USE THE FAMILY NETWORK Another key for Mr. Bush in South Carolina is his older brother, former President George W. Bush.

Though no final decision has been made, aides say the campaign is most likely to deploy the former president in the state — where he remains popular — sometime after the New Hampshire primary.

But how and where to use the 43rd president is a vexing question for the campaign. George Bush is certain to remind voters that his brother hails from a political dynasty. And he could force Jeb Bush to confront the decision to invade Iraq, an issue the candidate stumbled over early on. Aides further worry that the former president, a charismatic and agile campaigner, could outshine his brother on the stump.

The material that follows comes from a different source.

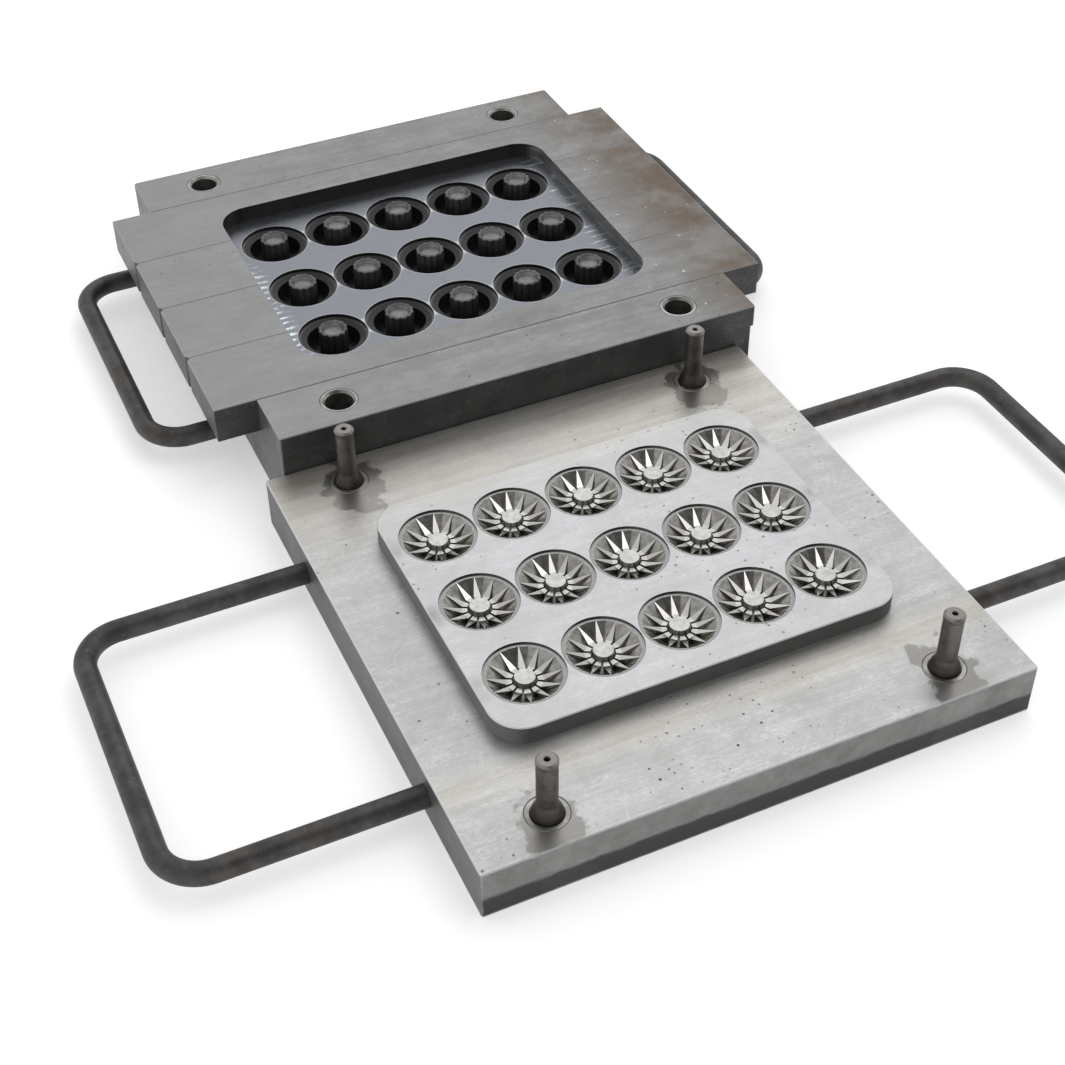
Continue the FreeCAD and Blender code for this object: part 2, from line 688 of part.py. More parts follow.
doc.recompute()
failed = [item.Label for item in doc.Objects if {"Invalid", "Error"} & set(item.State)]
bad = [p.Label for p in pieces if p.Shape.isNull() or not p.Shape.isValid() or len(p.Shape.Solids) != 1]
if failed or bad:
    raise RuntimeError("failed: %s, not one sound solid: %s" % (failed, bad))
os.makedirs("parts", exist_ok=True)
for piece in pieces:
    piece.Shape.exportStep("parts/%s.step" % piece.Label)
print("%d pieces written" % len(pieces))
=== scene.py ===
import math
import bpy
import numpy as np
from mathutils import Matrix, Vector


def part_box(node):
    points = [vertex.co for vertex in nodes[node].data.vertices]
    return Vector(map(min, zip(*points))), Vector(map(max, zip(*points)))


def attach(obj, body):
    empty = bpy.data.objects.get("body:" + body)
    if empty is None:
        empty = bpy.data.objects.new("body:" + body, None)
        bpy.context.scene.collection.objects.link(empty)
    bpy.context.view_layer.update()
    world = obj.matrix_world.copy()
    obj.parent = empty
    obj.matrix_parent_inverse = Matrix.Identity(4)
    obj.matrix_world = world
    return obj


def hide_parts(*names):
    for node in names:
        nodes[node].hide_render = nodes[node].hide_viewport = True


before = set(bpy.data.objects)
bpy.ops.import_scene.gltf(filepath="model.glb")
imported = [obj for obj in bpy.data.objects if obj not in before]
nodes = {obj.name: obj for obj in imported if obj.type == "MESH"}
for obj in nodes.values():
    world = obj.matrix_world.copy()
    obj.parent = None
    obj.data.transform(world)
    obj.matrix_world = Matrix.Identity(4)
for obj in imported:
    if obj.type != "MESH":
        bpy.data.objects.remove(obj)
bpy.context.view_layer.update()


# small helpers for node trees

def addNode(tree, kind, values=None, **settings):
    node = tree.nodes.new("ShaderNode" + kind)
    for name, item in settings.items():
        setattr(node, name, item)
    for name, item in (values or {}).items():
        if isinstance(item, bpy.types.NodeSocket):
            tree.links.new(item, node.inputs[name])
        else:
            node.inputs[name].default_value = item
    return node


def calc(tree, operation, first, second=0.0):
    # one Math node, its inputs sockets or numbers
    return addNode(tree, "Math", {0: first, 1: second}, operation=operation).outputs[0]


def fade(tree, value, low, high, start=0.0, end=1.0):
    # smooth step: start below low, end above high
    node = addNode(tree, "MapRange", {"Value": value, "From Min": low, "From Max": high,
                                      "To Min": start, "To Max": end}, interpolation_type="SMOOTHSTEP")
    return node.outputs[0]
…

Remind voters already reluctant to back a dynasty and quick to quote Jeb’s own mother, former First Lady Barbara Bush, as saying, “We’ve had enough Bushes” when asked whether Jeb should even run?  These ideas just seem completely out of touch with what real voters are thinking . . . or want.

Watch Mark Steyn discuss this very point in terms of monarchy:

CONTINUE THE AD BLITZ Mr. Bush’s super PAC has so far spent tens of millions on television ads that have largely failed to help his standing in the polls. But the group will continue the ad campaign, keeping its focus on Mr. Trump, but also beginning to contrast Mr. Bush with his rivals for the party’s more mainstream base.

Right to Rise has started a voter identification and canvassing program in New Hampshire, and in addition to television ads, it is putting money behind radio, mail and digital in the early states, including some in the March 1 primary, which includes several Southern states. The group also already reserved a nearly $17 million television ad purchase for the March states.

Because the multiple millions he and his PAC’s have already spent have successfully moved him to 4%?  Again, it’s hard to fathom what they are thinking over at Jeb HQ.

I see nothing in this strategy that has any hope of success.  The only thing that will help Jeb now is if Trump and Cruz on the anti-establishment side and Rubio and Christie on the establishment side all crash and burn in the next 30 days.  And that doesn’t seem at all likely.